The first effort, he said, is proposing price hikes to nursery stock, some almost doubling, and a few minor policy changes.

Those attending supported the price hikes, but said charging more for seedlings it will not be enough to keep the nursery open. Other policy changes will be required.

-Farm News photos by Larry Kershner RALPH STORM, of Stratford, said he supported the proposed increase in the price of seedlings at the state forestry nursery in Ames. His comments were given during a May 26 meeting at the nursery.

The nursery, Tauke said earlier this year, has been losing money during each the past eight years totaling $1.455 million – the worst being 2014 when its accounts went into red ink by $500,000.

State law requires the nursery to be self-sufficient, not supported by taxpayers.

The May 26 meeting, Tauke said, was to garner comments from the public about the price hikes.

This is all in a preliminary stage, Tauke said. The process will take May 26’s comments to the state’s Natural Resources Commission to seek authorization to approach the state’s administrative rules commission for final approval.

Tauke said if the NRC approves the proposal, another public comment time will likely be held in late summer. After that, the NRC will be updated on the second round of comments and, if still approving, can pass the issue to the administrative rules commission.

Larry Herron Mug

Full adoption of price increases may be in January 2016, Tauke said.

Bill Lillienthal, of Duncombe, asked if the price hike will lead to fewer trees sold.

Tauke said it may, but the nursery would need to sell only a million trees to break even.

The nursery annually grows, processes and distributes about 1 to 1.5 million trees and shrubs that are planted for forestry, wildlife, erosion control and beautification.

When challenged about other policy changes that will free the nursery to distribute its seedlings in other ways, Tauke said he intends to move incrementally.

“If you have a rule (change) with lots of moving parts,” he said, “even if they support you, you can confuse them.”

He said since the process of changing administrative rules is long, he wants to propose price hikes separate from more controversial changes, which may draw the ire of private nurseries.

“If the controversial changes get defeated,” he said, “at least we’d have the price hikes.”

In the nursery’s early days, when it was supported by taxpayers, private nurseries objected, saying they were competing directly with the state government.

So the state legislature required the nursery must become self-sufficient.

Tauke said the nursery is basically funded one-third through federal grants, one-third state grants and one-third self-generated income.

“I don’t know if the nursery will remain open or not,” Tauke said. “Bur until I’m told it’s closing, we’re going to act like we’re open.

“But the decision is not up to me.”

He said he knows there is much support among Iowa landowners for keeping the nursery open, “but it still needs the revenue to stay that way.”


Those recording their comments at the May 26 meeting were:

  • Lillienthal said he supported the price hikes and they should be approved quickly.

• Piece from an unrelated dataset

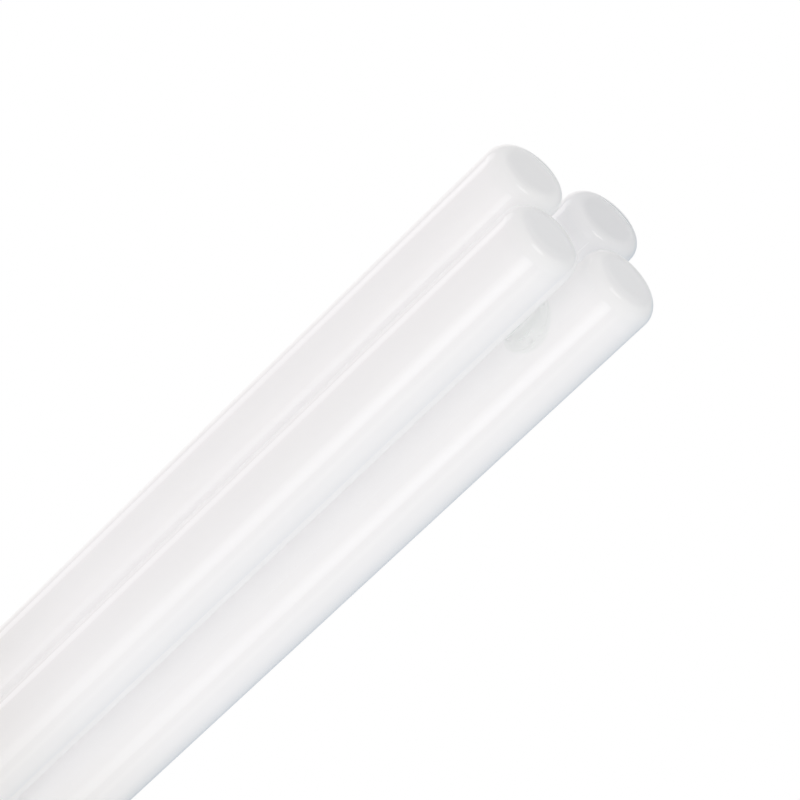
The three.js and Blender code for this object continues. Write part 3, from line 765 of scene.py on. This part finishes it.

But, he said, “policy makers should be looking farther ahead.”
  • Arlan Boelman, a small farm operator in Johnston, said he has 10.5 acres in wetlands and pastures and has purchased his trees and shrubs from the nursery since 2003.

“I bought trees from private nurseries and the cost is prohibitive,” he said. “Even with the doubled prices, I’m willing to pay it.”

He said the trees are hardy and, he added, the nursery ought to be self-sufficient.

  • Ralph Storm, of Stratford, said he plants trees against erosion along his property on the Boone River in Hamilton County.

He’s willing to pay the higher prices, he said, because price does not influence his decision on buying the nursery’s seedling stock.

“The trees are native to Iowa,” he said. “I need bare-rooted trees, not potted plants.”

  • Larry Herron, of Webster City, a former conservation officer, supported the price increase and other changes needed to keep the nursery open.

“Price is not a big factor,” Herron said, “but I’d like to see more promotion of the trees.

“A need is coming for programs like this. Farmers will soon learn they can’t keep planting in marginal ground.”